We are also calling for a national campaign to raise awareness of the impact of chlordecone on our state of health, with the help of a manual or booklet aimed at all people originally from the West Indies or who have lived there for a time, including tourists who have stayed there several times.
Finally, more doctors need to be trained in the chlordecone issue, especially at the Institut Gustave Roussy in Villejuif, which specializes in oncology, because more and more cancer patients coming directly from Guadeloupe and Martinique are going there alone, due to the lack of adequate hospital care in the two islands. This is a very serious situation.
Erasing 76 Crimes: Have those responsible for this health scandal been brought to justice, and what is life like for West Indians there today?
Pierrette: The courts haven’t gone our way. On January 2, they dismissed the case, even though they recognized that environmental damage had been caused. We’re going to appeal against the government and the banana growers’ lobby. In the future, we hope that public institutions will no longer give money to people who were responsible for this health scandal.
Otherwise, on a daily basis, the people of the West Indies have to deal with the consequences of an environmental crime, since the air, soil and water, as well as plants and animals, were contaminated during the aerial spraying of chlordecone.

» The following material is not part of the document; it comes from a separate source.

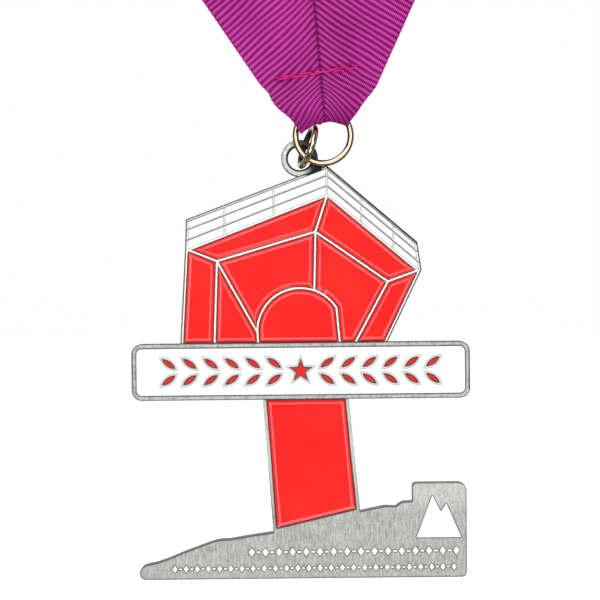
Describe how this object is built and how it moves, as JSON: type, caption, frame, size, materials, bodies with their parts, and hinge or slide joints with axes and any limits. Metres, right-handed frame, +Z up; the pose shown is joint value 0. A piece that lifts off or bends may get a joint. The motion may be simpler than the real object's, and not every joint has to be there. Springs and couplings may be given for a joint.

Consumption of local produce is not recommended, but this depends on the location, as chlordecone concentrations are not the same everywhere. Livestock farming and coastal fishing are affected, while groundwater is also affected, due to stocks of pesticides that were carelessly left on the ground and spilled into streams during cyclones.
In this context, it is imperative to decontaminate the soil, if at all feasible, which represents several hundred square kilometers.
But we can’t give up. Guadeloupeans have no choice but to live in their own archipelago.